One recent survey called out an important, uncomfortable truth: too many people had awful experiences of sport and PE lessons growing up. Age UK started a campaign to support older people to be more active, Act Now, Age Better, with a survey revealing more than 4m mid-lifers remain traumatised by memories of PE lessons. A similar number were put off physical activity for life by PE at school.

It is a devastating reminder that when it comes to the health of the nation, the impact of our schooling lasts far beyond exam results. If ever there was a powerful argument to radically reshape school PE, Age UK has made it.

That resonated with me. As a tall, uncoordinated teenager who could not run very fast, I was labelled unsporty at school and spent most PE lessons trying to hide en route to the school field. My father experienced similar in the 1950s.

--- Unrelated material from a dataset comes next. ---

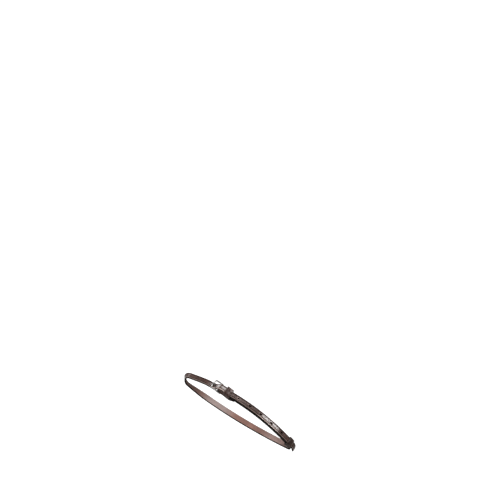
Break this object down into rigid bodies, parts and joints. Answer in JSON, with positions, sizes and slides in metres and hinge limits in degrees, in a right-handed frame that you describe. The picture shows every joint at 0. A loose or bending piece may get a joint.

It is only through serendipity that my fate changed at university when I unexpectedly tried rowing and with it a chance to experience sport differently. It gave me camaraderie, joy, a way to discover and learn with others and compete for fun. Decades later, I still feel supported in life by belonging to this community. Although it led to at elite level, that’s secondary.

Age UK’s campaign is an important reminder to everyone in sport that experience matters most. Too often there has been a focus on increasing participation, that people will feel better simply by taking part. Age UK’s survey reminds us that our experiences are what keep us involved – or put us off for life. Too many people have felt unwelcome, excluded and too quickly labelled unsporty because sport was not shaped around people, people had to shape themselves around sport.

We have lost sight of sport’s potential to be a core ingredient in living a good life. That it can be adapted to suit an individual’s needs, whether that is supporting a child to attend school regularly, thrive through their teens or older years, or choose a path away from crime. Fortunately, there is a distinct body of evidence for this.

Although it hardly figures in most sports coverage, let alone government policy, the unheralded sport for development sector understands how to use sport and physical activity to tackle wide-ranging social issues and holds the answer to thinking differently, measuring real life effects and transforming lives. Whether it’s the Alliance for Sport in Criminal Justice or Street Games, these experts know how to adapt sport and physical activity to meet complex social challenges, rather than win local leagues.

Shaping positive, meaningful experiences over the long-term that better meet some of the most serious social issues in society must form the central vision for the future of sport and physical activity.